FIN DU DEUXIÈME VOLUME

 

 

 



[1] L'affirmation de DION, XLIV, XIII, que l'auteur de la conjuration fut Brutus, en dehors de l'invraisemblance psychologique, est contredite par l'affirmation de tous les historiens, parmi lesquels il faut noter celle de PLUTARQUE, Brutus, 8.

[2] PLUTARQUE, Brutus, 10.

[3] PLUTARQUE, Brutus, 9 ; César, 62 ; APPIEN, B. C., II, 112. Il me parait vraisemblable, malgré ce que dit Plutarque, que Cassius et ses amis étaient les auteurs de ces billets. Voy. APPIEN, II, 113.

[4] DION, XLIV, XII.

[5] APPIEN, B. C., II, 113.

[6] Cette opinion est précisément l'opposé de celle de MOMMSEN, R. G., III, 464 : César, dit-il, fut certainement un grand orateur, un grand écrivain et un grand capitaine, mais il ne devint tout cela que parce qu'il était un parfait homme d'État. Paolo ORANO, dans son étude intitulée Il problema del cristianesimo, Rome, 1901, où, bien que sous une forme un peu enveloppée, il y a de fines observations sur le monde romain, dit judicieusement (p. 84) que les causes personnelles de ce qui fait la grandeur de César sont des causes nécessaires. Mais il se trompe, à mon avis, en estimant qu'il fut un politique sublime, admirablement opportuniste.

[7] Sur les difficultés constitutionnelles résultant de l'absence des consuls, voy. CICÉRON, ad Fam., XI, X, 2.

[8] NICOLAS DE DAMAS, 23 ; SUÉTONE, César, 80.

[9] NICOLAS DE DAMAS, 24.

[10] APPIEN, B. C., II, 120.

[11] DION, XLIV, XV.

[12] SUÉTONE, César, 79.

[13] APPIEN, B. C., II, 114.

[14] PLUTARQUE, Brutus, 13.

[15] Je crois qu'il y a beaucoup d'imagination dans les récits anciens où il est question d'avertissements donnés à César. Si la conjuration avait été si bien connue, la chose serait venue à la connaissance d'Antoine, de Lépide et d'autres amis fidèles, et cela aurait suffi. Il n'était pas nécessaire que César lui-même frit averti. Il est probable qu'il reçut ces jours-là comme les autres des avertissements imaginaires d'une conjuration, comme il en recevait depuis longtemps déjà et comme en reçoivent toujours tous les chefs de gouvernement. Le seul témoignage vraisemblable d'une divulgation du secret me parait celui de Popilius Lena : PLUTARQUE, Brutus, 15. Si l'on réfléchit que les conjurés étaient tous des hommes d'élite, on ne s'étonnera plus que le secret ait été si bien gardé.
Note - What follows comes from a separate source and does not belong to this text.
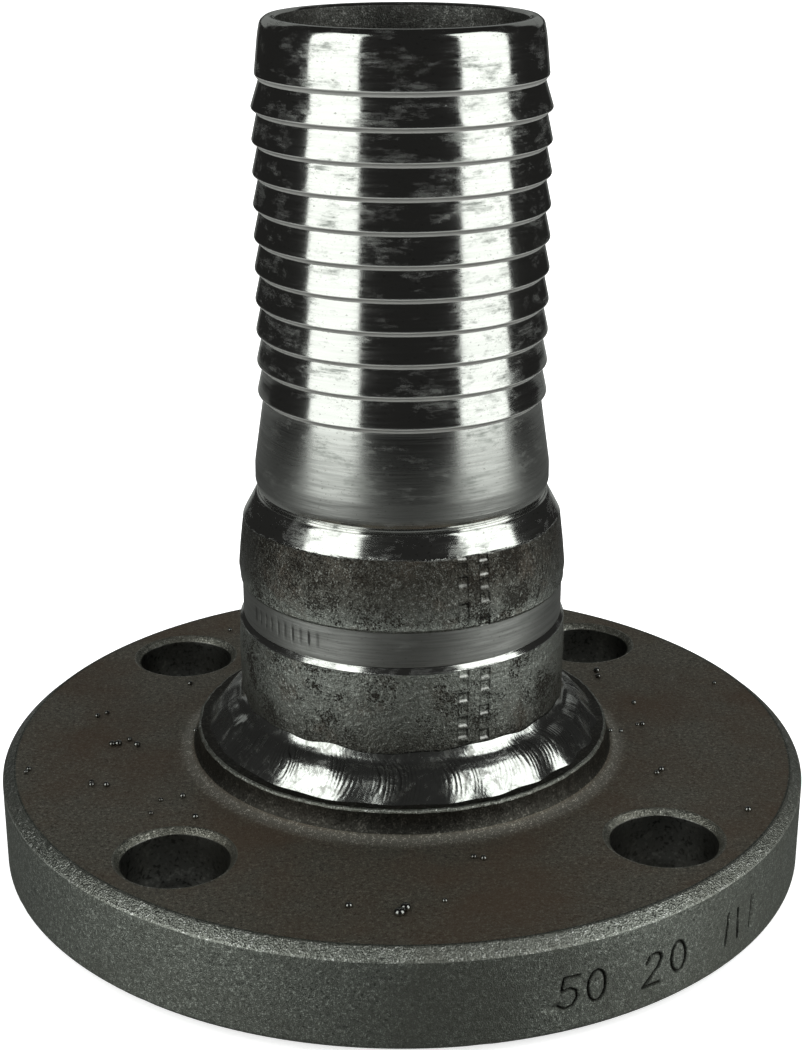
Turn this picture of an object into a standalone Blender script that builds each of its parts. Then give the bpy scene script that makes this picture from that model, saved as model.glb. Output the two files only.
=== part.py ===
"""Flanged hose shank: a barbed hose stem welded into a slip-on pipe flange.

Four separate bodies of carbon steel: the flange, the turned stem that a hose is
pushed over, the outer fillet weld and the inner bore weld that hold them together.
Units are metres.  The origin is the centre of the flange's raised face, +Z runs up
the stem, and the bolt holes straddle the X and Y axes.
"""
import math

import bmesh
import bpy
from mathutils import Vector

# Flange: 2 inch, class 150, slip-on, raised face
FLANGE_DIAMETER = 0.1524
RAISED_FACE_DIAMETER = 0.0921
RAISED_FACE_HEIGHT = 0.0016
FLANGE_TOP = 0.0201
HUB_TOP = 0.0252
HUB_RADIUS = 0.0391
HUB_FILLET = 0.0038
HUB_EDGE = 0.0006
FLANGE_BORE_RADIUS = 0.03095
RIM_CHAMFER_WIDTH = 0.0019
RIM_CHAMFER_DEPTH = 0.0016
RIM_UNDER_CHAMFER = 0.0010
BOLT_CIRCLE_DIAMETER = 0.12065
BOLT_HOLE_DIAMETER = 0.01905
BOLT_HOLE_COUNT = 4
BOLT_HOLE_CHAMFER = 0.0010
BOLT_HOLE_UNDER_CHAMFER = 0.0005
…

[16] PLUTARQUE, Brutus, 14.

[17] PLUTARQUE, Brutus, 15 ; APPIEN, B. C., II, 115.

[18] COLUMBA, Il marzo del 44 a Roma, Palerme, 1896, p. 40.

[19] PLUTARQUE, César, 64 ; DION, XLIV, XVIII.

[20] PLUTARQUE, Brutus, 16.

[21] PLUTARQUE, César, 66-67 ; Brutus, 17-18 ; DION, XLIV, XIX-XX ; NICOLAS DE DAMAS, 24-25. Je donne ici seulement les détails du commencement de l'assassinat, parce qu'ils sont seuls vraisemblables. Il est probable en effet que les conjurés se souvinrent des premiers actes de la mêlée ; mais il est probable aussi qu'ensuite personne n'y comprit plus rien. Les paroles de César à Brutus et le geste qu'il aurait fait en se couvrant de sa toge sont certainement une fable. Comment aurait-il pu se couvrir de sa toge alors que tout le monde était sur lui et le frappait ? Quant à l'invocation à Brutus (tu quoque, Brute fili mi !), ce n'est qu'un motif sentimental tiré de la légende fantaisiste qui fait de Brutus le fils de César.

[22] APPIEN, B. C., II, 119 ; NICOLAS DE DAMAS, 25.

[23] APPIEN, B. C., II, 118 ; NICOLAS DE DAMAS, 25.

[24] DION, XLIV, XX ; NICOLAS DE DAMAS, 25. Il ne me semble pas que GROEBE, Append. à DRUMANN, G. R., I2, 407 et suiv., ait raison de supposer que Brutus ait à ce moment-là tenu un premier discours au peuple, au forum. Les écrivains, et surtout Nicolas de Damas et Dion Cassius, qui décrivent ce mouvement avec beaucoup de clarté, parlent seulement d'exhortations au calme faites par Brutus et les autres, avec des gestes et quelques mots, comme il est naturel dans une telle confusion.